L'EXPRESS. Tout en expliquant qu'il ne renonçait pas entièrement à l'énergie nucléaire, Emmanuel Macron a annoncé l'objectif d'une réduction de moitié de la production d'énergie atomique d'ici à 2035. Estime-t-on en Allemagne qu'il a raison?
Manfred FISCHEDICK. Si j'ai bien compris votre président, il ambitionne de réduire la part de l'atome de 70% (chiffre actuel) à 50% en 2035. Son prédécesseur, François Hollande, poursuivait cet objectif, mais pour l'échéance de 2025. Il faudra donc fermer, d'ici à 2035, 14 centrales nucléaires à 900 MW. L'idée est de mettre fin à la grande dépendance vis-à-vis de l'atome, ce qui constitue un "pas considérable", comme l'a fait valoir Macron. Pour pallier la production manquante d'électricité, des énergies renouvelables (éolienne et photovoltaïque) doivent être construites. Au vu du haut potentiel productif des énergies renouvelables en France, un plan plus ambitieux, c'est-à-dire une réduction plus large de la part de l'atome d'ici 2035, ne serait pas uniquement désirable, mais également faisable. Il est surprenant que Macron n'exclue pas la construction de centrales atomiques de nouvelle génération. Car, s'il est vrai que celles-ci sont "propres", dans la mesure où, à l'instar des énergies renouvelables, elles ne sont pas émettrices de dioxyde de carbone (CO2), elles ne manquent pas non plus d'inconvénients, notamment pour des raisons économiques. 

D'après vous, pourquoi est-il si capital de se libérer des énergies fossiles?
La motivation principale est la suivante : il faut réduire l'émission de CO2 produite par la combustion des énergies fossiles. Selon les indications des climatologues, il conviendrait de rendre nulles ces émissions d'ici au milieu du siècle. Tout au moins si l'on veut limiter l'augmentation de la température moyenne sur le globe (par contraste avec l'ère pré-industrielle) à 1,5°C. Si l'on se bornait à l'objectif de 2°C, comme cela a été décidé en Paris, en 2015, on obtiendrait une stabilisation de l'effet de serre entre 2060 et 2070. Les pays industrialisés, historiquement à l'origine des principales émissions, ont au bas mot le devoir moral de jouer un rôle pionnier dans ce sens.
Le développement du renouvelable est-il rendu indispensable par l'aggravation de l'urgence climatique?
Oui, car il n'existe aucune alternative véritable aux énergies renouvelables.
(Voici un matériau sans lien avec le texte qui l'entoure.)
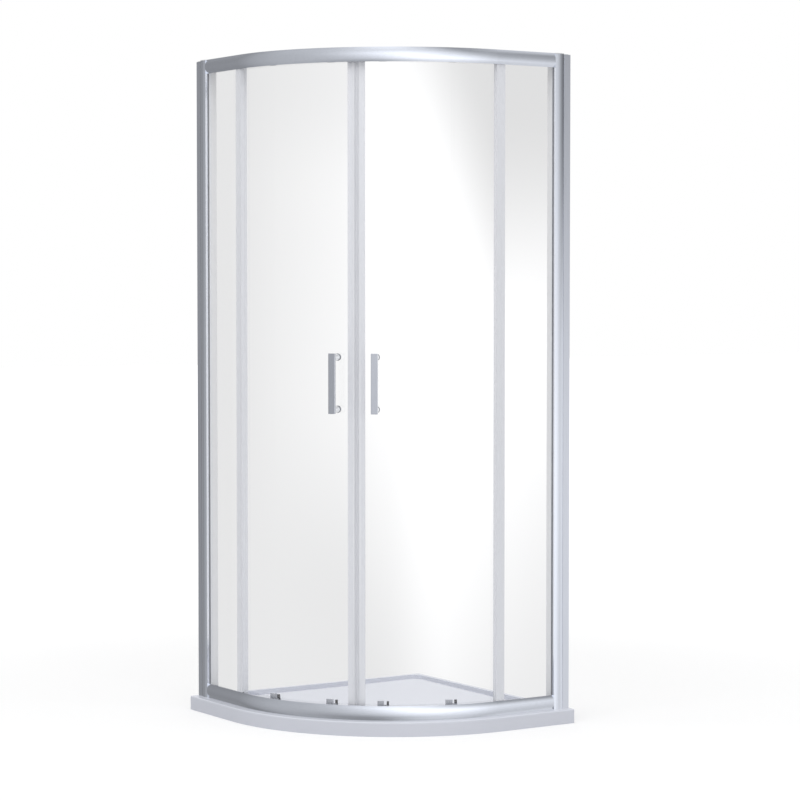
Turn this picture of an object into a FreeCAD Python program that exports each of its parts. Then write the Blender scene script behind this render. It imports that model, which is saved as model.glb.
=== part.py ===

Et ce, d'autant plus que les coûts des technologies centrales ont fléchi de façon dramatique au cours de la dernière décennie. Le développement de l'énergie atomique, en revanche, n'est pas seulement plus onéreux, mais plus périlleux, en raison des dangers rémanents de ce secteur. Pour développer les énergies renouvelables, il faut mener à son terme l'épuisement des potentiels énergétiques élevés - c'est là, en toute rigueur, le plus favorable des scénarios d'atténuation du changement climatique. 

Faut-il selon vous continuer à "dédieséliser" le parc automobile, à l'échelle de l'ensemble de l'Europe?
A très court terme, il est souhaitable de rendre plus propres les nombreux véhicules diesel avec des aménagements techniques, ce qui concourrait à l'amélioration de la qualité de l'air dans les agglomérations. A moyen et plus long terme, cependant, le développement des véhicules électriques utilisant le renouvelable doit être favorisé. Cela vaut pour la voiture particulière et pour de légers véhicules utilitaires. Pour les gros camions et les avions, des cellules de combustible d'hydrogène se basant sur des ressources énergétiques renouvelables constituent une alternative adaptée à l'objectif de la protection du climat.

En matière d'atténuation des effets du changement climatique, l'Allemagne peut-elle constituer un modèle pour nous, Français?
Il n'y a pas de "calque" pour le changement climatique, et copier purement et simplement ce modèle n'a pas de sens. Pourtant, cela vaut la peine d'observer, d'étudier, et, dans certains cas, de transposer les stratégies couronnées de succès (par exemple l'élargissement rapide des ressources énergétiques renouvelables dans le domaine de la production de courant en Allemagne de 5% en 2000 à plus de 36% en 2017 et sans mise en cause de la sécurité d'approvisionnement). Vice versa, l'Allemagne peut - et doit - apprendre beaucoup des autres.

L'Allemagne a-t-elle inventé des solutions innovantes et créatives?
La pression d'action était assez haute dans le domaine de la protection de climat, qualité aérienne ainsi que les résistances de plusieurs dizaines d'années contre l'énergie nucléaire. En plus viennent les intérêts de certains industriels pour le déploiement de nouvelles technologies afin de positionner sur le marché mondial en plein boom des solutions protectrices du climat.

Macron a-t-il eu raison de créer en France un "Haut-Conseil pour le climat"?
Si celui-ci promeut l'apprentissage mutuel des partenaires européens sans omettre de mentionner les manquements commis ici et là à l'impératif d'atténuation du changement climatique, il pourra avoir un effet bénéfique.